*OBJECTIVE:* Reproduce all the entries precisely.

CAD and scene scripts:
((

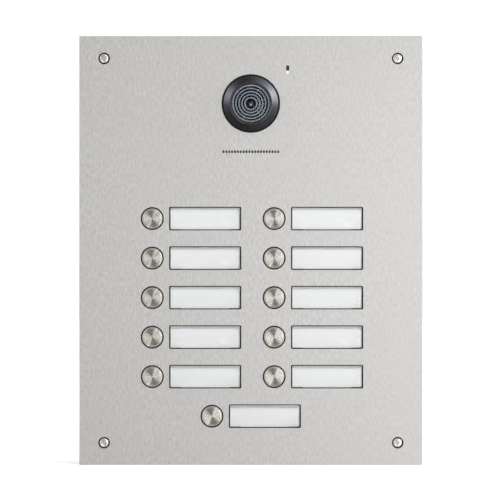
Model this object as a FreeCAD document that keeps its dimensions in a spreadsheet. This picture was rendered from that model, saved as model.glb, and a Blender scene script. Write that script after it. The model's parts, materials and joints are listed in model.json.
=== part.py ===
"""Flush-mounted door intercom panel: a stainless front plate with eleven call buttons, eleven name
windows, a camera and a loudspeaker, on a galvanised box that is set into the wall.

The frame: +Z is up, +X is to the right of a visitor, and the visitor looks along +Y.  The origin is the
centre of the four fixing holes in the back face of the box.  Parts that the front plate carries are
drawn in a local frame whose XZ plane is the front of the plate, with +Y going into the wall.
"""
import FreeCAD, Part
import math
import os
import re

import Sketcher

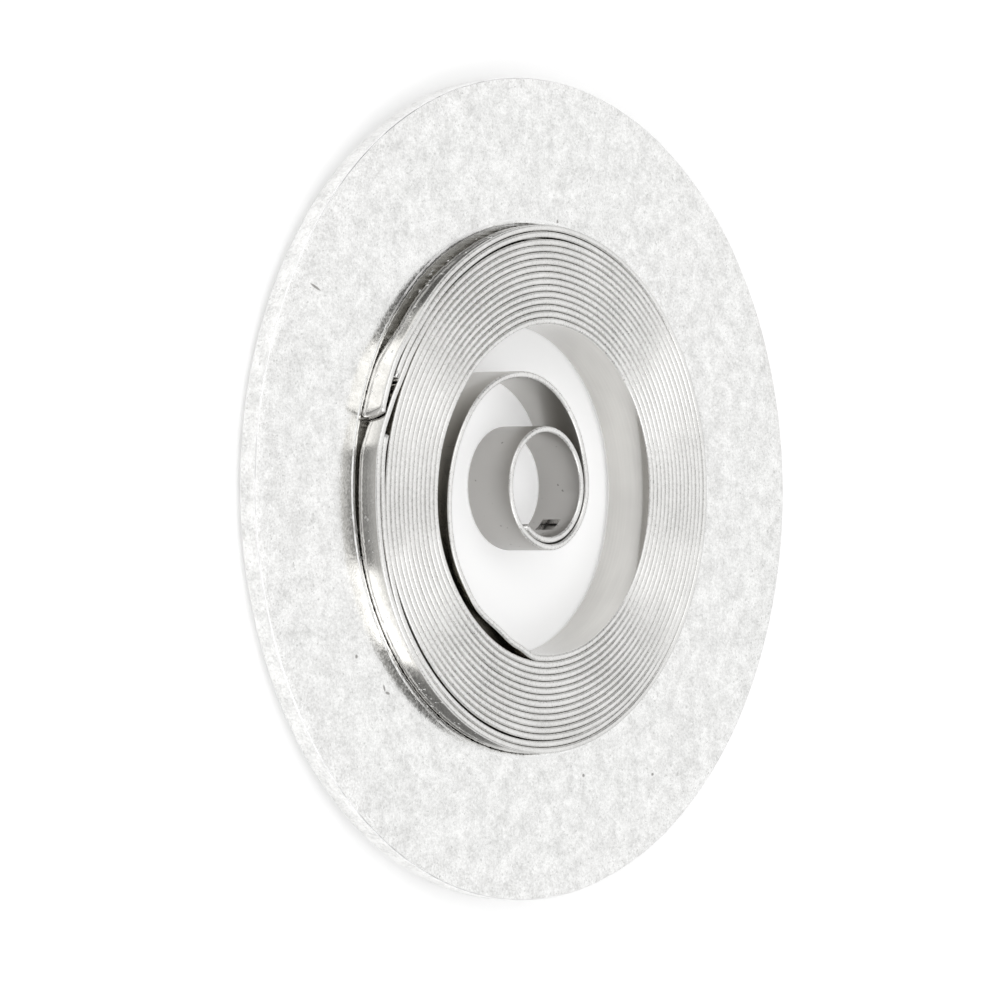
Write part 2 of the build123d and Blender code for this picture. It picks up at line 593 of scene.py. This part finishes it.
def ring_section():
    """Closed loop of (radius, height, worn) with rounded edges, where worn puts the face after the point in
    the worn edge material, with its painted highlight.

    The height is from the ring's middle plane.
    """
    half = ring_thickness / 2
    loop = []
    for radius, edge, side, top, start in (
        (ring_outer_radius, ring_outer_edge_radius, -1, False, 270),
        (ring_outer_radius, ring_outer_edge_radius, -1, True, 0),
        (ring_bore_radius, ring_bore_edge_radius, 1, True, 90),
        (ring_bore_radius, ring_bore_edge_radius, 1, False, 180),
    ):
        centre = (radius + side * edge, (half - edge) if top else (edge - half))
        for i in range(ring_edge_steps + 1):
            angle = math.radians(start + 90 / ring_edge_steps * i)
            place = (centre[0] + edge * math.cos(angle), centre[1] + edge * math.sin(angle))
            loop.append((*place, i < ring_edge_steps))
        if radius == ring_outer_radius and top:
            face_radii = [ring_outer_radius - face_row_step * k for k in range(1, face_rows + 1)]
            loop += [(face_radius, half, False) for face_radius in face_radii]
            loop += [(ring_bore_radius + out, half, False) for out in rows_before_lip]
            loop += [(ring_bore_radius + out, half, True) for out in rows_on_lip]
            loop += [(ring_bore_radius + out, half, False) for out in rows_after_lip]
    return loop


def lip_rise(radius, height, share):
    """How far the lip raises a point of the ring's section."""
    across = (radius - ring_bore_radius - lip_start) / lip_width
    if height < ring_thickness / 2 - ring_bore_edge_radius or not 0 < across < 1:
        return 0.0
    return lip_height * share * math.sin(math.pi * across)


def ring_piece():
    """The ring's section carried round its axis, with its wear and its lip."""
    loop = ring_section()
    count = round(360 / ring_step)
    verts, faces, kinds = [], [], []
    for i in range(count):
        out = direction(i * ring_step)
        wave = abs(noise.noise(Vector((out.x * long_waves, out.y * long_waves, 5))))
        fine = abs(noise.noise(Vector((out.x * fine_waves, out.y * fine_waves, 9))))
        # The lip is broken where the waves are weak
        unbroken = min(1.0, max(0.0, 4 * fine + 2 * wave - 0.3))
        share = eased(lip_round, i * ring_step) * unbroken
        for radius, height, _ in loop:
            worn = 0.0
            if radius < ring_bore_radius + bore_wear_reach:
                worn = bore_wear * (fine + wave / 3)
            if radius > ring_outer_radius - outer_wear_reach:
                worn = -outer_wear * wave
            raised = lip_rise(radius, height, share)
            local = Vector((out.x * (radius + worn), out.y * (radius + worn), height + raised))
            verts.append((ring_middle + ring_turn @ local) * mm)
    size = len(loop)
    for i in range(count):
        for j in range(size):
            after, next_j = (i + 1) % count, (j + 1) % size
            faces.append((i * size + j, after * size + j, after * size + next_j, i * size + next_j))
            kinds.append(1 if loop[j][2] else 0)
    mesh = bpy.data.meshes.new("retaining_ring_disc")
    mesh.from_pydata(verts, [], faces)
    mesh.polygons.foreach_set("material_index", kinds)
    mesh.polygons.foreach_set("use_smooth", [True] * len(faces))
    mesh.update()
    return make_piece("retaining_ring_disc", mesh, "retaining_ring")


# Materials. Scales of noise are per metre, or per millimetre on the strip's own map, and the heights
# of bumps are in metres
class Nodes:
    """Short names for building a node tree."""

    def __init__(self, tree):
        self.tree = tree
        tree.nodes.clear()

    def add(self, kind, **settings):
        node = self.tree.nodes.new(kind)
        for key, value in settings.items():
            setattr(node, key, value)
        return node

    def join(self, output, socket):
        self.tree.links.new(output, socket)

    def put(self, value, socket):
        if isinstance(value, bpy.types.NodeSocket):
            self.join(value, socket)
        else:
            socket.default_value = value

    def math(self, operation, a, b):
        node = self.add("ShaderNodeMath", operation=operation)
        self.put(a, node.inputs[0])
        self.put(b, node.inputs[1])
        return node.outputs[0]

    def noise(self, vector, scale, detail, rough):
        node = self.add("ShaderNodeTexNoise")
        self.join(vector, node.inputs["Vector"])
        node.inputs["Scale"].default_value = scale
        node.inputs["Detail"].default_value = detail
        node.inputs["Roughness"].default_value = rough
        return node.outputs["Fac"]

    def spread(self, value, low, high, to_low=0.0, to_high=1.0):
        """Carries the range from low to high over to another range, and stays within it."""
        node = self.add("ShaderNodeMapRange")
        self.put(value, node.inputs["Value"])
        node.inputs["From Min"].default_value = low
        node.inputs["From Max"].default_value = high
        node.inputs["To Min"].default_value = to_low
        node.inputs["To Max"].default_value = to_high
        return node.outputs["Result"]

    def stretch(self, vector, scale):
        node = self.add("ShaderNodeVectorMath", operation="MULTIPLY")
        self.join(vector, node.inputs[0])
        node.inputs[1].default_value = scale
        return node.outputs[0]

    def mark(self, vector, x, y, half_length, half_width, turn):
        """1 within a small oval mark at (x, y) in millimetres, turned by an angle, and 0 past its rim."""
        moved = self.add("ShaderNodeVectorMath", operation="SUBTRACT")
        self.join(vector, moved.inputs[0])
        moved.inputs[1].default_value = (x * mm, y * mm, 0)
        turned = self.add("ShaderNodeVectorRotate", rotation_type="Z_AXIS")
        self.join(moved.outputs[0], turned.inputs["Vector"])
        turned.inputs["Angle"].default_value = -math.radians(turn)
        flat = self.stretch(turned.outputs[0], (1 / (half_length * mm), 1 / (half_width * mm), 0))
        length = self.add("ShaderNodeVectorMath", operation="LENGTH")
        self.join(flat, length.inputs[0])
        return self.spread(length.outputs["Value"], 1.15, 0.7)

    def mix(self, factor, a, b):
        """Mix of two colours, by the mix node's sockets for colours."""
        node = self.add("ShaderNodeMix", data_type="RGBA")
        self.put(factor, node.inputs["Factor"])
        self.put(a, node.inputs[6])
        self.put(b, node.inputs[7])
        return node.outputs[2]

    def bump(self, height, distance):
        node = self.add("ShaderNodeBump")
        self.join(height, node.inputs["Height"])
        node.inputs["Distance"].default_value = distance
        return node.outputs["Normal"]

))

*TASK SOLUTION:*
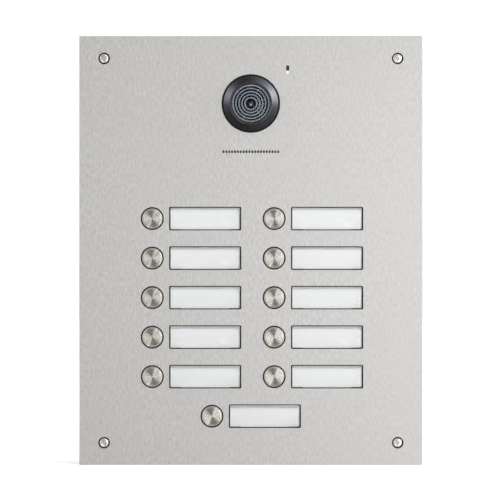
Model this object as a FreeCAD document that keeps its dimensions in a spreadsheet. This picture was rendered from that model, saved as model.glb, and a Blender scene script. Write that script after it. The model's parts, materials and joints are listed in model.json.
=== part.py ===
"""Flush-mounted door intercom panel: a stainless front plate with eleven call buttons, eleven name
windows, a camera and a loudspeaker, on a galvanised box that is set into the wall.

The frame: +Z is up, +X is to the right of a visitor, and the visitor looks along +Y.  The origin is the
centre of the four fixing holes in the back face of the box.  Parts that the front plate carries are
drawn in a local frame whose XZ plane is the front of the plate, with +Y going into the wall.
"""
import FreeCAD, Part
import math
import os
import re

import Sketcher

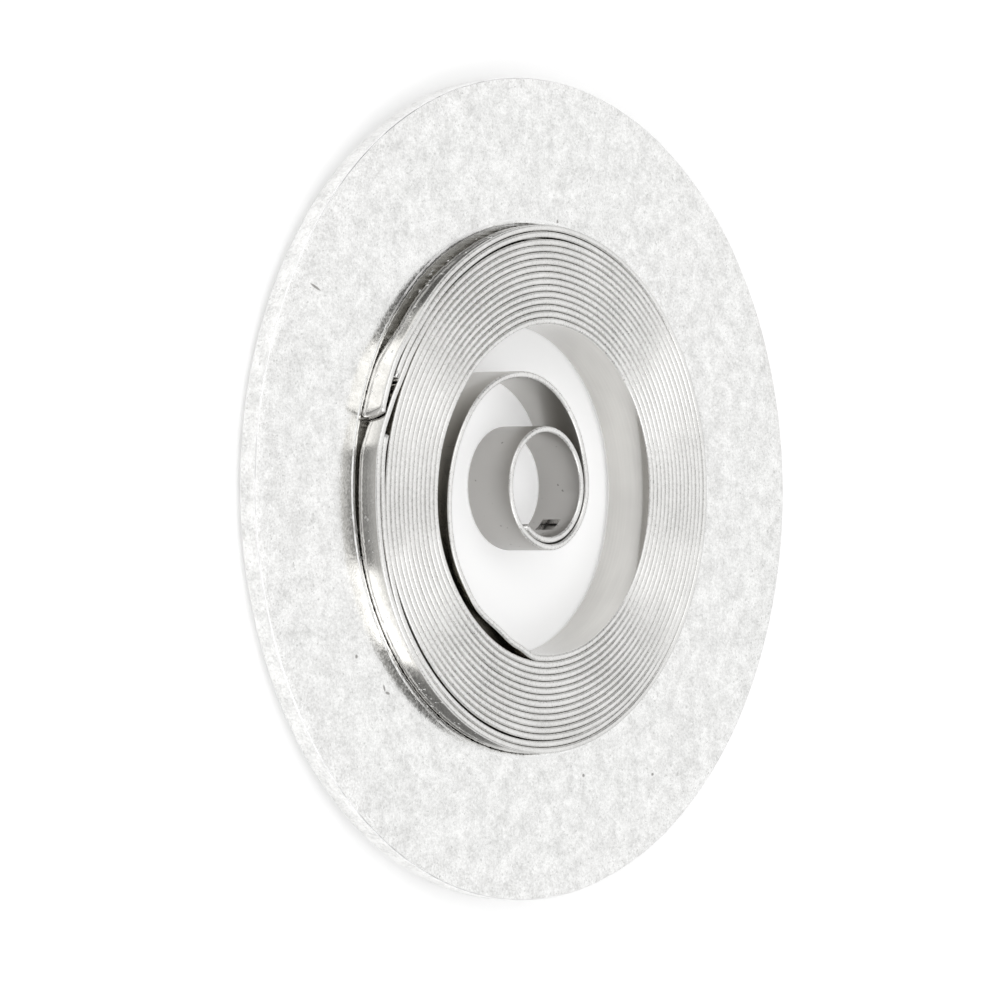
Write part 2 of the build123d and Blender code for this picture. It picks up at line 593 of scene.py. This part finishes it.
def ring_section():
    """Closed loop of (radius, height, worn) with rounded edges, where worn puts the face after the point in
    the worn edge material, with its painted highlight.

    The height is from the ring's middle plane.
    """
    half = ring_thickness / 2
    loop = []
    for radius, edge, side, top, start in (
        (ring_outer_radius, ring_outer_edge_radius, -1, False, 270),
        (ring_outer_radius, ring_outer_edge_radius, -1, True, 0),
        (ring_bore_radius, ring_bore_edge_radius, 1, True, 90),
        (ring_bore_radius, ring_bore_edge_radius, 1, False, 180),
    ):
        centre = (radius + side * edge, (half - edge) if top else (edge - half))
        for i in range(ring_edge_steps + 1):
            angle = math.radians(start + 90 / ring_edge_steps * i)
            place = (centre[0] + edge * math.cos(angle), centre[1] + edge * math.sin(angle))
            loop.append((*place, i < ring_edge_steps))
        if radius == ring_outer_radius and top:
            face_radii = [ring_outer_radius - face_row_step * k for k in range(1, face_rows + 1)]
            loop += [(face_radius, half, False) for face_radius in face_radii]
            loop += [(ring_bore_radius + out, half, False) for out in rows_before_lip]
            loop += [(ring_bore_radius + out, half, True) for out in rows_on_lip]
            loop += [(ring_bore_radius + out, half, False) for out in rows_after_lip]
    return loop


def lip_rise(radius, height, share):
    """How far the lip raises a point of the ring's section."""
    across = (radius - ring_bore_radius - lip_start) / lip_width
    if height < ring_thickness / 2 - ring_bore_edge_radius or not 0 < across < 1:
        return 0.0
    return lip_height * share * math.sin(math.pi * across)


def ring_piece():
    """The ring's section carried round its axis, with its wear and its lip."""
    loop = ring_section()
    count = round(360 / ring_step)
    verts, faces, kinds = [], [], []
    for i in range(count):
        out = direction(i * ring_step)
        wave = abs(noise.noise(Vector((out.x * long_waves, out.y * long_waves, 5))))
        fine = abs(noise.noise(Vector((out.x * fine_waves, out.y * fine_waves, 9))))
        # The lip is broken where the waves are weak
        unbroken = min(1.0, max(0.0, 4 * fine + 2 * wave - 0.3))
        share = eased(lip_round, i * ring_step) * unbroken
        for radius, height, _ in loop:
            worn = 0.0
            if radius < ring_bore_radius + bore_wear_reach:
                worn = bore_wear * (fine + wave / 3)
            if radius > ring_outer_radius - outer_wear_reach:
                worn = -outer_wear * wave
            raised = lip_rise(radius, height, share)
            local = Vector((out.x * (radius + worn), out.y * (radius + worn), height + raised))
            verts.append((ring_middle + ring_turn @ local) * mm)
    size = len(loop)
    for i in range(count):
        for j in range(size):
            after, next_j = (i + 1) % count, (j + 1) % size
            faces.append((i * size + j, after * size + j, after * size + next_j, i * size + next_j))
            kinds.append(1 if loop[j][2] else 0)
    mesh = bpy.data.meshes.new("retaining_ring_disc")
    mesh.from_pydata(verts, [], faces)
    mesh.polygons.foreach_set("material_index", kinds)
    mesh.polygons.foreach_set("use_smooth", [True] * len(faces))
    mesh.update()
    return make_piece("retaining_ring_disc", mesh, "retaining_ring")


# Materials. Scales of noise are per metre, or per millimetre on the strip's own map, and the heights
# of bumps are in metres
class Nodes:
    """Short names for building a node tree."""

    def __init__(self, tree):
        self.tree = tree
        tree.nodes.clear()

    def add(self, kind, **settings):
        node = self.tree.nodes.new(kind)
        for key, value in settings.items():
            setattr(node, key, value)
        return node

    def join(self, output, socket):
        self.tree.links.new(output, socket)

    def put(self, value, socket):
        if isinstance(value, bpy.types.NodeSocket):
            self.join(value, socket)
        else:
            socket.default_value = value

    def math(self, operation, a, b):
        node = self.add("ShaderNodeMath", operation=operation)
        self.put(a, node.inputs[0])
        self.put(b, node.inputs[1])
        return node.outputs[0]

    def noise(self, vector, scale, detail, rough):
        node = self.add("ShaderNodeTexNoise")
        self.join(vector, node.inputs["Vector"])
        node.inputs["Scale"].default_value = scale
        node.inputs["Detail"].default_value = detail
        node.inputs["Roughness"].default_value = rough
        return node.outputs["Fac"]

    def spread(self, value, low, high, to_low=0.0, to_high=1.0):
        """Carries the range from low to high over to another range, and stays within it."""
        node = self.add("ShaderNodeMapRange")
        self.put(value, node.inputs["Value"])
        node.inputs["From Min"].default_value = low
        node.inputs["From Max"].default_value = high
        node.inputs["To Min"].default_value = to_low
        node.inputs["To Max"].default_value = to_high
        return node.outputs["Result"]

    def stretch(self, vector, scale):
        node = self.add("ShaderNodeVectorMath", operation="MULTIPLY")
        self.join(vector, node.inputs[0])
        node.inputs[1].default_value = scale
        return node.outputs[0]

    def mark(self, vector, x, y, half_length, half_width, turn):
        """1 within a small oval mark at (x, y) in millimetres, turned by an angle, and 0 past its rim."""
        moved = self.add("ShaderNodeVectorMath", operation="SUBTRACT")
        self.join(vector, moved.inputs[0])
        moved.inputs[1].default_value = (x * mm, y * mm, 0)
        turned = self.add("ShaderNodeVectorRotate", rotation_type="Z_AXIS")
        self.join(moved.outputs[0], turned.inputs["Vector"])
        turned.inputs["Angle"].default_value = -math.radians(turn)
        flat = self.stretch(turned.outputs[0], (1 / (half_length * mm), 1 / (half_width * mm), 0))
        length = self.add("ShaderNodeVectorMath", operation="LENGTH")
        self.join(flat, length.inputs[0])
        return self.spread(length.outputs["Value"], 1.15, 0.7)

    def mix(self, factor, a, b):
        """Mix of two colours, by the mix node's sockets for colours."""
        node = self.add("ShaderNodeMix", data_type="RGBA")
        self.put(factor, node.inputs["Factor"])
        self.put(a, node.inputs[6])
        self.put(b, node.inputs[7])
        return node.outputs[2]

    def bump(self, height, distance):
        node = self.add("ShaderNodeBump")
        self.join(height, node.inputs["Height"])
        node.inputs["Distance"].default_value = distance
        return node.outputs["Normal"]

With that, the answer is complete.